HM: qual è il primo disco che hai comprato?
MO: Onestamente non saprei, temo di doverti rispondere il Festivalbar Rosso del ’99. C’è però da dire che i miei genitori hanno sempre ascoltato moltissima musica, quindi io attingevo alla loro ampia raccolta: tra quelli che ho consumato i Greatest Hits dei Queen, The Beatles 1, la colonna sonora dei Blues Brothers e Bury the Hatchet dei Cranberries. Poi a 12 anni ricordo di aver comprato la colonna sonora di Moulin Rouge al Virgin Store di Londra con mia mamma: è sicuramente quello a cui sono più affezionata!
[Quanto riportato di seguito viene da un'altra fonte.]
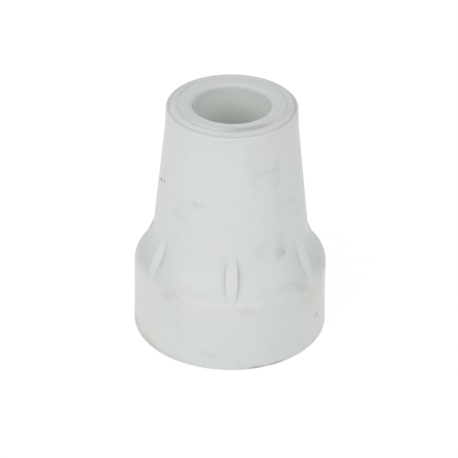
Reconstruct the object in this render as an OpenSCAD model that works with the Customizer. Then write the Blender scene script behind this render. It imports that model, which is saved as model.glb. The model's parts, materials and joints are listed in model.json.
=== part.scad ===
// Rubber tip for the foot of a walking cane: one moulding, in millimetres, +Z up.
// The flat sole lies on z = 0, and the socket for the shaft opens upwards on the Z axis.

/* [Overall] */
// Height from the sole to the collar round the mouth
height = 62; // [54:0.5:80]
// Diameter of the foot at its rim
foot_d = 47.7; // [44:0.1:60]

/* [Socket] */
// Diameter of the socket, which is that of the shaft it grips
socket_d = 19; // [14:0.1:23]
// Depth of the socket, from the collar to its floor
socket_depth = 40; // [20:0.5:50]
// Thickness of the socket's wall at the top edge
wall = 6.5; // [5:0.1:9]
// Radius of the round at the mouth
mouth_round = 1.25; // [0.2:0.05:1.5]
// Radius of the round between the socket's wall and its floor
floor_round = 1.5; // [0.5:0.1:4]

/* [Mouth] */
// Width of the flat collar, beyond the round at the mouth
collar_width = 2.3; // [1:0.1:3]
// Height of the collar above the top edge
collar_rise = 0.75; // [0.5:0.05:2]
// Depth of the step from the collar down to the bead around it
collar_step = 0.4; // [0.25:0.05:0.6]
// Radius of the round on the collar's outer edge
collar_round = 0.2; // [0.05:0.05:0.2]
// Height of the bead's back above the straight line between its two sides
bead_crown = 0.25; // [0.05:0.05:0.4]
// Width of the land between the bead and the outside of the body
edge_land = 0.65; // [0.55:0.05:0.9]
// Depth of the crease where the bead meets that land
edge_crease = 0.15; // [0.05:0.05:0.3]
// Radius of the round on the top edge
edge_round = 0.5; // [0.1:0.05:0.5]

/* [Socket body] */
// Height of the band under the top edge, which hardly tapers
band_height = 5.2; // [2:0.1:12]
// Widening of the band's radius for each millimetre downwards
band_taper = 0.035; // [0:0.005:0.1]
// Widening of the body's radius for each millimetre below the band
body_taper = 0.103; // [0.06:0.001:0.13]

/* [Foot] */
// Height at which the cove would meet the foot's wall without the rim's round
rim_height = 18.8; // [12:0.1:24]
// Radius of the cove between the socket body and the rim
cove_radius = 14.5; // [10:0.5:20]
// Radius of the round on the rim
rim_round = 2.5; // [0.3:0.1:3]
// Widening of the foot's radius from the rim to the sole
foot_flare = 0.2; // [0:0.05:1]
// Height above the sole at which the foot starts to widen
flare_height = 9; // [4:0.5:11]
// Radius of the round at the edge of the sole
sole_round = 0.75; // [0.2:0.05:2]

/* [Ribs] */
// Number of ribs across the cove
rib_count = 6; // [3:1:9]
// Radius of a rib's round back
rib_radius = 1.65; // [1.2:0.05:3]
// Height of a rib's upper end above the rim
rib_height = 11.8; // [9:0.1:16]
// Depth of a rib's lower end under the rim's round
rib_inset = 0.02; // [0.02:0.01:0.2]

/* [Hidden] */

// Flats on a round surface in a preview
$fn = 180;
// Largest turn between two points on a round stretch of the section, in degrees
arc_step = 3;
// Length of a rib that runs on inside the socket body
rib_bury = 3;

rim_r = foot_d / 2;
sole_r = rim_r + foot_flare;
socket_r = socket_d / 2;
floor_z = height - socket_depth;
collar_r = socket_r + mouth_round + collar_width;
top_r = socket_r + wall;
top_z = height - collar_rise;
crease = [top_r - edge_land, top_z - edge_crease];
band = [top_r + band_taper * band_height, top_z - band_height];

// Radius of the tapered body at a height below the band
function body_r(z) = band.x + body_taper * (band.y - z);

// The cove's circle lies one radius from the tapered body and one radius from the rim
slant = 1 + body_taper * body_taper;
cove_reach = body_r(0) + cove_radius * sqrt(slant);
cove_half_b = body_taper * (cove_reach - rim_r) + rim_height;
cove_c = pow(cove_reach - rim_r, 2) + pow(rim_height, 2) - pow(cove_radius, 2);
cove_z = (cove_half_b + sqrt(pow(cove_half_b, 2) - slant * cove_c)) / slant;
cove_x = cove_reach - body_taper * cove_z;

// The rim's round touches the foot's wall and the cove
rim_c_x = rim_r - rim_round;
rim_c_z = cove_z - sqrt(pow(cove_radius + rim_round, 2) - pow(cove_x - rim_c_x, 2));
rim_turn = atan2(cove_z - rim_c_z, cove_x - rim_c_x);

// A rib's back runs straight up from the rim's round, with the slope that the round has there
rib_head = [body_r(rim_height + rib_height), rim_height + rib_height];
rib_reach = rib_head - [rim_c_x, rim_c_z];
rib_offset = rim_round - rib_inset;
rib_lean = atan2(rib_reach.y, rib_reach.x) - acos(rib_offset / norm(rib_reach));
rib_length = sqrt(pow(norm(rib_reach), 2) - pow(rib_offset, 2));

// Points round a centre, from one angle to another
function arc(c, r, from, to) =
    let (n = ceil(abs(to - from) / arc_step))
    [for (i = [0 : n]) let (a = from + (to - from) * i / n) c + r * [cos(a), sin(a)]];

// Points from p to q along an arc that bulges to the right of that way
function bulge(p, q, crown) =
    let (chord = norm(q - p),
         r = (chord * chord / 4 + crown * crown) / (2 * crown),
         right = [q.y - p.y, p.x - q.x] / chord,
         middle = atan2(right.y, right.x),
         half = asin(chord / 2 / r))
    arc((p + q) / 2 - (r - crown) * right, r, middle - half, middle + half);

// Half of the section, anticlockwise from the middle of the sole
function section() = concat(
    [[0, 0]],
    arc([sole_r - sole_round, sole_round], sole_round, -90, 0),
    [[rim_r, flare_height]],
    arc([rim_c_x, rim_c_z], rim_round, 0, rim_turn),
    arc([cove_x, cove_z], cove_radius, 180 + rim_turn, 180 + atan(body_taper)),
    [band],
    arc([top_r - edge_round, top_z - edge_round], edge_round, 0, 90),
    bulge(crease, [collar_r, height - collar_step], bead_crown),
    arc([collar_r - collar_round, height - collar_round], collar_round, 0, 90),
    arc([socket_r + mouth_round, height - mouth_round], mouth_round, 90, 180),
    arc([socket_r - floor_round, floor_z + floor_round], floor_round, 0, -90),
    [[0, floor_z]]
);

// One rib: a round bar with only its back showing
module rib() {
    translate([rim_c_x, 0, rim_c_z])
        rotate([0, -rib_lean, 0])
            translate([rib_offset - rib_radius, 0, 0])
                cylinder(r = rib_radius, h = rib_length + rib_bury);
}

// The whole tip, with one rib facing -Y
module cane_tip() {
    color("gainsboro") {
        rotate_extrude() polygon(section());
        for (i = [0 : rib_count - 1])
            rotate([0, 0, 360 * i / rib_count - 90]) rib();
    }
}

cane_tip();
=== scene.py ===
# %% [markdown]
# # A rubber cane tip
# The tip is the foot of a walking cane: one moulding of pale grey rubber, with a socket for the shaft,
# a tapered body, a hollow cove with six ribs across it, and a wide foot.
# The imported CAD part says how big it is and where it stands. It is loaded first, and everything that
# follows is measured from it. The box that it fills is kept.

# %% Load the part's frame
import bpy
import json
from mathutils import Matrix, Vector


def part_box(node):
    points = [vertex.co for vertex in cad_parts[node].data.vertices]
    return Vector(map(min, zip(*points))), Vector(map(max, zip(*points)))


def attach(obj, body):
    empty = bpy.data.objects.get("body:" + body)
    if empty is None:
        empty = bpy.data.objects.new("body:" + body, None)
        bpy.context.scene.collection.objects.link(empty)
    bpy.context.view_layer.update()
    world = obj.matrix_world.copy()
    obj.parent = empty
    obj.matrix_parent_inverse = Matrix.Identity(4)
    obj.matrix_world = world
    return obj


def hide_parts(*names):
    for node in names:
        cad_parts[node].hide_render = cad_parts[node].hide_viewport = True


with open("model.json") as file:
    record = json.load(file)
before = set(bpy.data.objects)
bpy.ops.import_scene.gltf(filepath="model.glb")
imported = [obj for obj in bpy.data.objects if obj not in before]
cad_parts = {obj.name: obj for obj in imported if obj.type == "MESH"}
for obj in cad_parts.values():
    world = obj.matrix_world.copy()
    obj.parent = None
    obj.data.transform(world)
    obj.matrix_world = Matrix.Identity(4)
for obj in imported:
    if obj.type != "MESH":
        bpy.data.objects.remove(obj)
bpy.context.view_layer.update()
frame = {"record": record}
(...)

HM: in quale momento della tua vita hai pensato: voglio fare la cantante?
MO: Inizialmente volevo fare l'attrice, nonostante studiassi canto da quando avevo 14 anni. Dopo le superiori sono entrata alla Scuola di Formazione dell’Attore per studiare musical, ma ho dovuto lasciare dopo pochissimo. Per due anni ho errato tra le diverse università di Torino in cerca di cosa fosse meglio per me, fino a che non ho capito che l'unica cosa in cui ero disposta a dare il massimo era la musica. E così è stato! Anche se spesso ripenso al mondo del musical, mia grande passione.
HM: canti principalmente jazz, ti sei mai cimentata con altri generi?
MO: Canto spesso altri generi, un po' per lavoro, un po' per svago e un po' perché insegnando canto mi piace essere pronta a tutto. Tuttavia la musica Jazz è quella che riesce a darmi di più.
HM: cosa ti manca di più dei concerti dal vivo?
MO: Lo scambio. Quando si va a sentire qualcuno che suona dal vivo, si sceglie di impiegare il proprio tempo in un modo che ci si augura sia ben speso. Così come quando vado a sentire i concerti ne esco ricaricata e piena di vita, allo stesso modo spero sempre di riuscire a dare il più possibile a chi mi viene a sentire, senza pretese. E la magia consiste proprio in questo scambio.
I concerti online e i video ci hanno aiutato a migliorare alcuni aspetti della nostra arte e hanno fatto sì che potessimo ascoltare anche chi sta dall'altra parte del mondo, ma niente è come scambiare musica (o danza o teatro) con un altro essere umano.